I was about to note that math wasn’t necessary, but I see from your other reply, you are in a VAT jurisdiction. If the receipts don’t specify the VAT amount separately, then yes, you’ll have to do some math. Fortunately, GnuCash can help. You can enter math operators directly into quantity and value fields and it will do the heavy lifting.

For example, let’s say an item that costs 100.00 and the VAT on your purhcases is 20% inclusive (and you don’t know what the ’pre-tax’ amount is)

Enter this in your amount field: “100/1.2” (that’s the post-tax price divided by 1 + the tax rate)

This will result in the pre-tax price. (in this case 83.33)

For the VAT line item, you can enter: “100-“result from above, OR “100-(100/1.2)”. (in this case, 16.67)

So you can nest operations.
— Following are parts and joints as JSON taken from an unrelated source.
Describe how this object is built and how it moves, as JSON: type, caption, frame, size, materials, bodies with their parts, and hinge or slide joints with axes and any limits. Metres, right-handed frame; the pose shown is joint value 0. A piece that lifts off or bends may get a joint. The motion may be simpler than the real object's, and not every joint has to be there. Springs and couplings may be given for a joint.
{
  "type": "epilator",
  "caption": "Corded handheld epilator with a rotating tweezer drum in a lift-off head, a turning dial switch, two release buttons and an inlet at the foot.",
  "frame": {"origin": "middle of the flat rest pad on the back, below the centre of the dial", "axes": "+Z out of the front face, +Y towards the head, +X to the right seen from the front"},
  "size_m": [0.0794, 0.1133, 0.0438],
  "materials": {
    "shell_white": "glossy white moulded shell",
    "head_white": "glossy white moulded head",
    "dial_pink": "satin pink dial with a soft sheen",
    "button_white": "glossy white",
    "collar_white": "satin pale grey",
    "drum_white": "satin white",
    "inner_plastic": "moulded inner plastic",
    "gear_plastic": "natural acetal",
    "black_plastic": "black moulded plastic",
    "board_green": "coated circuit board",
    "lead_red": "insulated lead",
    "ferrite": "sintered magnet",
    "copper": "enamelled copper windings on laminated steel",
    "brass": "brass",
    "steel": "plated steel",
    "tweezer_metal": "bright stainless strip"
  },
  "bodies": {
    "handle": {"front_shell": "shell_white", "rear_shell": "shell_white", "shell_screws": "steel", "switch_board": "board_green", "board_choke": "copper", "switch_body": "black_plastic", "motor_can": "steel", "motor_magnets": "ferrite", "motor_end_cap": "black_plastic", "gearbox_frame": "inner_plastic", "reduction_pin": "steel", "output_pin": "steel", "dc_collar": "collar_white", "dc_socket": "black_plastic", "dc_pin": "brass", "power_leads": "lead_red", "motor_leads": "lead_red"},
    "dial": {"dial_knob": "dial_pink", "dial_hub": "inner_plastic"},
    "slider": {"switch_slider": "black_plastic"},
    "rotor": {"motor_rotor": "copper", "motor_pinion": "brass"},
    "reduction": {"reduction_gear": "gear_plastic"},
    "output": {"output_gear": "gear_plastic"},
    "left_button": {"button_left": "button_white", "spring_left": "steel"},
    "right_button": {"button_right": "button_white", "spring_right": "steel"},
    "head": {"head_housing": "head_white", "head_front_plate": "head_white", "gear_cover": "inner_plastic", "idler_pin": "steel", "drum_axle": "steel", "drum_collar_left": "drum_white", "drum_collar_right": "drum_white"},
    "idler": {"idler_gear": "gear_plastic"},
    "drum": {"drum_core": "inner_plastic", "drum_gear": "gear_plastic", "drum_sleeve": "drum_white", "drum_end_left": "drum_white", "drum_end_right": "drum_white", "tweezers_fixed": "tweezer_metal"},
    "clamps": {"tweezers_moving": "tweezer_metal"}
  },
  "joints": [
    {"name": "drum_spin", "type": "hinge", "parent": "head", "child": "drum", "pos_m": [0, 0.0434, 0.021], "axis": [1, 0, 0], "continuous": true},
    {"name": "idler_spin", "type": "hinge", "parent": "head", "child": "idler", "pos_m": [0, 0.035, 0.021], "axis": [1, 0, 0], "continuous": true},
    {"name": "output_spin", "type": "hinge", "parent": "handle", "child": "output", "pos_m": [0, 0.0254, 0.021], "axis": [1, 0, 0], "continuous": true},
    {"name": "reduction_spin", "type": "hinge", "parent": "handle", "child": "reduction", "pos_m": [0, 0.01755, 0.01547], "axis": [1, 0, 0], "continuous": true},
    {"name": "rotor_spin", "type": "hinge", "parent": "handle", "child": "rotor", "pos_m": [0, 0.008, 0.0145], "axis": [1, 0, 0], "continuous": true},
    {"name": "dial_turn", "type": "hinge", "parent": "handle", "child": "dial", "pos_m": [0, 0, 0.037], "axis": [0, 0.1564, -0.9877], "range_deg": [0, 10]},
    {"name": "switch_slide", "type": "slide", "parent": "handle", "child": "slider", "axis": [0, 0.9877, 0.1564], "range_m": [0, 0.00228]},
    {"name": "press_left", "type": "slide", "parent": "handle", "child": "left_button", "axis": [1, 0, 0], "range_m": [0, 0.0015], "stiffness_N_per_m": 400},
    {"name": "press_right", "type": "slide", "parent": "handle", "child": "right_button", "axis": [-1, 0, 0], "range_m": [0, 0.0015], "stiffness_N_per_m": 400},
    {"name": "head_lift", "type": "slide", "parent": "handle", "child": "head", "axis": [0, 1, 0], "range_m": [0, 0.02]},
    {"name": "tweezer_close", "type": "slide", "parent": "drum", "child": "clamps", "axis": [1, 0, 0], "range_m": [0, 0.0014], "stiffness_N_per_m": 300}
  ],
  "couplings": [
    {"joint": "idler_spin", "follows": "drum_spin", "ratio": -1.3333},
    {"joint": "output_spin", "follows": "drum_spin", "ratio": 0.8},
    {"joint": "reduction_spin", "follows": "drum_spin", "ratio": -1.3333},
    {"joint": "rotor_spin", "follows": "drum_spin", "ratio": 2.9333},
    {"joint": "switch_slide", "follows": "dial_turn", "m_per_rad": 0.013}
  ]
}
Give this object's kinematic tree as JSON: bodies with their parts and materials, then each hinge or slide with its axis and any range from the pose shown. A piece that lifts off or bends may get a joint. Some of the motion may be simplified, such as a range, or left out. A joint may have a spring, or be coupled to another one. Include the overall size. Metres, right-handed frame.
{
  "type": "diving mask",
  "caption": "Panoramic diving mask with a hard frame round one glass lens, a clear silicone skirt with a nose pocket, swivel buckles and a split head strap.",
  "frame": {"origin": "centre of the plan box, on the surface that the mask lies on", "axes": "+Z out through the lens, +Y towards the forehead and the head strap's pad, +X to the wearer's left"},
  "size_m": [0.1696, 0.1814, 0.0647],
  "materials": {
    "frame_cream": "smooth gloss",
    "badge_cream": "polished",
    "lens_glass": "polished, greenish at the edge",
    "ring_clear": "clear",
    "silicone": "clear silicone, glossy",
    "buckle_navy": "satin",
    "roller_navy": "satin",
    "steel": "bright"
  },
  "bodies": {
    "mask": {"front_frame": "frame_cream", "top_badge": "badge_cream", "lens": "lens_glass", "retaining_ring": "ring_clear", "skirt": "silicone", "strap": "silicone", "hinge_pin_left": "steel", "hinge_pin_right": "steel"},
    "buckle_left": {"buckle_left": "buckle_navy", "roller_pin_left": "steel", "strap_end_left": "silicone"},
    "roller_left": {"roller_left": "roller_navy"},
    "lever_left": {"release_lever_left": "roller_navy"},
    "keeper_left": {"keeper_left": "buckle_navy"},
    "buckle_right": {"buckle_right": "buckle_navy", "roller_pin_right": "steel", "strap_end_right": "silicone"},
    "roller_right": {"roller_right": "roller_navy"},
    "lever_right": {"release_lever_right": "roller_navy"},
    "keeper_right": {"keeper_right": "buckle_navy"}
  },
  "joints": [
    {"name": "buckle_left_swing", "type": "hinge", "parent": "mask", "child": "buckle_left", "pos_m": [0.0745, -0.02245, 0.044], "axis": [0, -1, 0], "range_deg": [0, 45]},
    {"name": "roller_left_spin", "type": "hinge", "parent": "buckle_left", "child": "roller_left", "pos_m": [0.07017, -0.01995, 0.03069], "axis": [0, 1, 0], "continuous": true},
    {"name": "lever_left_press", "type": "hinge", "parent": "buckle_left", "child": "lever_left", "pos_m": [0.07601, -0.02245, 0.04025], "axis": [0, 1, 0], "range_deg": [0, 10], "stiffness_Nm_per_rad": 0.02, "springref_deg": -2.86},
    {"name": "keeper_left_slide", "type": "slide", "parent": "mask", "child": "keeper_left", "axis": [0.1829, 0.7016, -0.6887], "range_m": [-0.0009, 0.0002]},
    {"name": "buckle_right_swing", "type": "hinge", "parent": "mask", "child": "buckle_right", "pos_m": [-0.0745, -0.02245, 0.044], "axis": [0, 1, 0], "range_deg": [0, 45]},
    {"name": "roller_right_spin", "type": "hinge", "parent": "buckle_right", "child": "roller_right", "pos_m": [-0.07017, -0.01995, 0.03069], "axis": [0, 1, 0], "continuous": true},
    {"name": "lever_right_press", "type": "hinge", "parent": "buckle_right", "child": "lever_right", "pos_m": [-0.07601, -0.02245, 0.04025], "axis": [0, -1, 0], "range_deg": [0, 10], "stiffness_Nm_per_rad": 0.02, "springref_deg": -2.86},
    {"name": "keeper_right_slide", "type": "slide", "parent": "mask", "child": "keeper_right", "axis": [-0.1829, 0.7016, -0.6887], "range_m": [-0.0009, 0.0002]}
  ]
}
The above looks easy, but when the tax inclusive amount and the tax rate aren’t pretty, it’s easier to let GnuCash do all the math.

Note, there will be some rounding issues at times. You’ll either have to decide where to adjust or consult a CPA on any rules.


> 
> While testing out various options based on your email I realized I have another reason for getting employee expenses into bills:  I've got a few cases where a regular supplier's bills have been paid out of pocket rather than direct from the company.  It’d be nice to have those tracked along side the bills that are paid normally.
> 

This was exactly the case I was considering when I suggested ‘paying’ Vendor Bills with offsets to Liabilities:Employee Expenses.

> 
> If you could cleanly enter the expenses as Vendor Bills, you could pay them with offsets to a Liabilities:Employee Expenses account. (skipping the Voucher entirely and transferring one liability to another.) Then when you reimburse the employee, you pay that with an asset. There isn’t much point in this however unless you really need to track how much those employees (and ultimately, you) spent at each Vendor. Because each one will be immediately ‘paid’ with the offsetting liability to the employee, there won’t be any related payables aging from the Vendor Bill that is trackable any more.
> 
> To make sure I understand what you're suggesting.. that'd be 
> 
> 1) enter employee expenses as vendor bills, posted to Liabilities:Employee Expenses instead of the relevant expense account, pay from assets as usual

No, I was suggesting to post between expense accounts (the line items) and Liabilities:Employee Expenses, but as noted, the feature may not let you.

Regardless of if you use Vouchers or Bills, the line-items should be posting to their proper expense accounts.

The first option I offered was to enter the expenses in Vendor Bills (with true Vendor as the Vendor) with line-items posting to their proper expense accounts, but instead of posting to A/P (on the posting window) instead post to Liabilities:Employee Expenses. As noted, the business features may not let you do this by default. Certainly, that account HAS to be a simple liability type. It CANNOT be of type A/P. (only the default account can be that type and be usable) You *can* however, make that Employee Expenses account a sub of A/P as long as it’s type remains simple liability. I have managed to post bills and invoices to custom accounts like this, so it might be possible to do so with the vouchers. If you can manage this, it will save you a step of ‘paying’ the Vendor Bill with the Liabilities:Employee Expense account since it is going there directly.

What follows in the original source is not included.